Del Cafe de Marco, que funcionaba en la esquina de Bolívar y Alsina -frente al regimiento de Patricios- se enviaron licores fuertes, vinos, cigarros, bizcochos y chocolate. Costó 22 pesos con 2 reales.
En la plaza del fuerte, el teniente coronel José Gregorio Belgrano, hermano de Manuel, preparó el cadalso. Hizo instalar postes y banquillos. Consiguió cordeles para atarles las manos a los condenados, vendas negras para taparles los ojos y sogas para colgarlos una vez muertos. Adquirir esos elementos insumió 31 pesos y 6 reales.
A las 8 de la mañana del 11 de diciembre, los redobles de tambores indicaron que comenzaba la ejecución. Los condenados salieron en fila de la fortaleza, se les ataron las manos, se cubrieron sus ojos y fueron colocados de espaldas al paredón del Fuerte. Ahí fueron fusilados.
El verdugo Calixto colgó los cuerpos en la horca, para expectación pública. Así quedaron durante varias horas.
Si bien fue un hecho militar, se sospechó de sus motivaciones políticas. Todas las miradas convergieron en el Deán Gregorio Funes, como principal instigador de una conspiración, en la que habría participado diputados del interior.

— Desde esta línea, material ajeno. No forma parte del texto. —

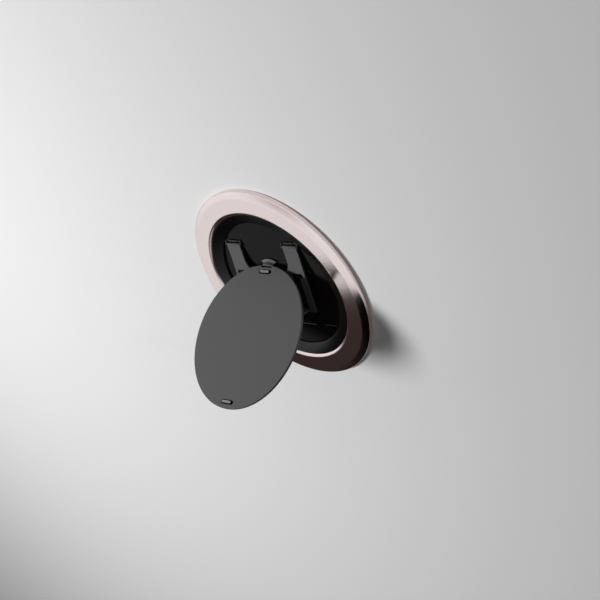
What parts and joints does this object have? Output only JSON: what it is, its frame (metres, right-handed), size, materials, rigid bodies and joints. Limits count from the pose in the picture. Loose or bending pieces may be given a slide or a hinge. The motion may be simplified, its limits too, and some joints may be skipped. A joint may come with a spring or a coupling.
{
  "type": "phone grip",
  "caption": "Slim magnetic phone grip: a round metal ring with a shallow recess and a disc that folds out on hinged straps as a finger grip or stand.",
  "frame": {"origin": "centre of the flat back face", "axes": "+Z out of the back of the phone, +Y towards the base hinges of the straps, +X to the right seen from the front with +Y up"},
  "size_m": [0.058, 0.058, 0.0336],
  "materials": {
    "rose_metal": "satin",
    "magnet": "nickel plated",
    "steel": "satin",
    "soft_pad": "matte",
    "black_liner": "satin",
    "gloss_floor": "gloss",
    "strap_grey": "matte",
    "disc_grey": "matte",
    "strip_grey": "satin"
  },
  "bodies": {
    "ring": {"outer_ring": "rose_metal", "ring_magnets": "magnet", "shunt_ring": "steel", "rear_pad": "soft_pad", "cone_liner": "black_liner", "floor_plate": "gloss_floor", "closing_catch": "steel", "hinge_clip_left": "strap_grey", "hinge_clip_right": "strap_grey", "base_pin_left": "steel", "base_pin_right": "steel"},
    "straps": {"arm_frame": "strap_grey", "knee_pin_left": "steel", "knee_pin_right": "steel"},
    "links": {"link_left": "strap_grey", "link_right": "strap_grey", "disc_pin_left": "steel", "disc_pin_right": "steel"},
    "disc": {"disc_lug_left": "strap_grey", "disc_lug_right": "strap_grey", "grip_disc": "disc_grey", "pull_strip": "strip_grey"}
  },
  "joints": [
    {"name": "strap_hinge", "type": "hinge", "parent": "ring", "child": "straps", "pos_m": [0, 0.0122, 0.001], "axis": [1, 0, 0], "range_deg": [0, 10]},
    {"name": "knee_hinge", "type": "hinge", "parent": "straps", "child": "links", "pos_m": [0, -0.00523, 0.00407], "axis": [1, 0, 0], "range_deg": [-86, 0]},
    {"name": "disc_hinge", "type": "hinge", "parent": "links", "child": "disc", "pos_m": [0, -0.00286, 0.01358], "axis": [1, 0, 0], "range_deg": [0, 131]}
  ],
  "couplings": [
    {"joint": "strap_hinge", "follows": "knee_hinge", "ratio": -0.11627},
    {"joint": "disc_hinge", "follows": "knee_hinge", "ratio": -1.5232}
  ]
}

El cordobés Funes había adherido a la revolución de Mayo, se identificó con Saavedra y fue un ferviente partidario de la incorporación de los diputados del interior. Rivadavia atribuyó a Funes la insurrección, y Monteagudo, desde La Gaceta, pedía medidas ejemplares. Fue encerrado en una habitación del fuerte, en las que clavaron todas las puertas menos una. En mayo del año siguiente, fue dejado en libertad, sin poder dejar la ciudad. Fue el director supremo Gervasio Posadas el que archivó su causa. Habría un sumario que reunió la investigación política que no se pudo hallar.
El 16 de diciembre se invitó a los diputados del interior a que en un plazo de 24 horas vuelvan a sus provincias.
Los cuerpos de los condenados fueron enterrados en San Miguel, conocido como el “cementerio de pobres y ahorcados”. Es en la actual plaza Roberto Arlt, en Rivadavia y Esmeralda, el lugar donde en los tiempos del virreinato y la colonia terminaba el trabajo del negro Calixto, el único verdugo de la ciudad.